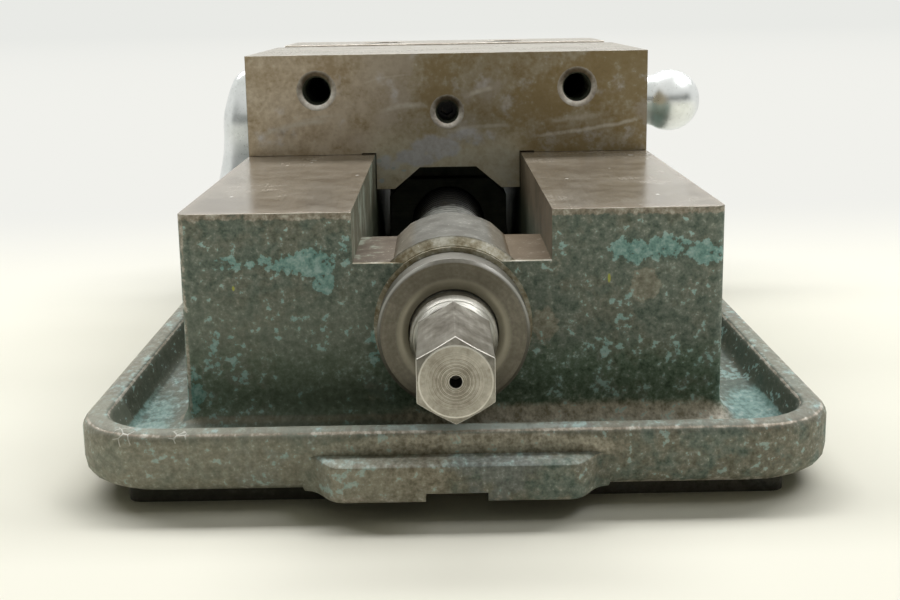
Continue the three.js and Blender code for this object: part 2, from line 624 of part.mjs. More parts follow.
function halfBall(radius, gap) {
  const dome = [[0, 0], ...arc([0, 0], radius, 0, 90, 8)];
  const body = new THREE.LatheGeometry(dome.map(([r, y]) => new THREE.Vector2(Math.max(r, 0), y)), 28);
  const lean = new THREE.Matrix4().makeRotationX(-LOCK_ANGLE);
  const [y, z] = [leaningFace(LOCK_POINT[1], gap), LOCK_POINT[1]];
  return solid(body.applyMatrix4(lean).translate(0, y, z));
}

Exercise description
Copy out each line exactly as written.

Written reply
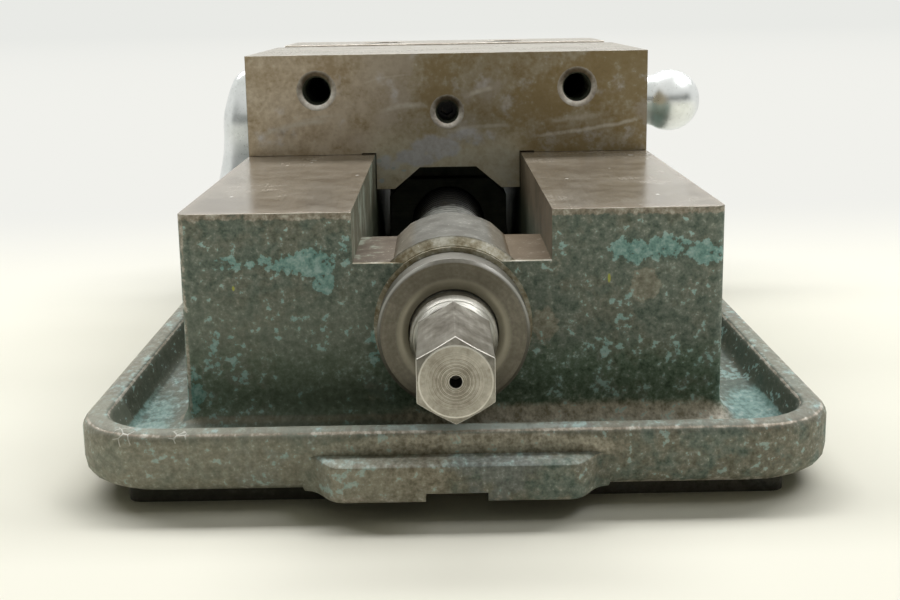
Continue the three.js and Blender code for this object: part 2, from line 624 of part.mjs. More parts follow.
function halfBall(radius, gap) {
  const dome = [[0, 0], ...arc([0, 0], radius, 0, 90, 8)];
  const body = new THREE.LatheGeometry(dome.map(([r, y]) => new THREE.Vector2(Math.max(r, 0), y)), 28);
  const lean = new THREE.Matrix4().makeRotationX(-LOCK_ANGLE);
  const [y, z] = [leaningFace(LOCK_POINT[1], gap), LOCK_POINT[1]];
  return solid(body.applyMatrix4(lean).translate(0, y, z));
}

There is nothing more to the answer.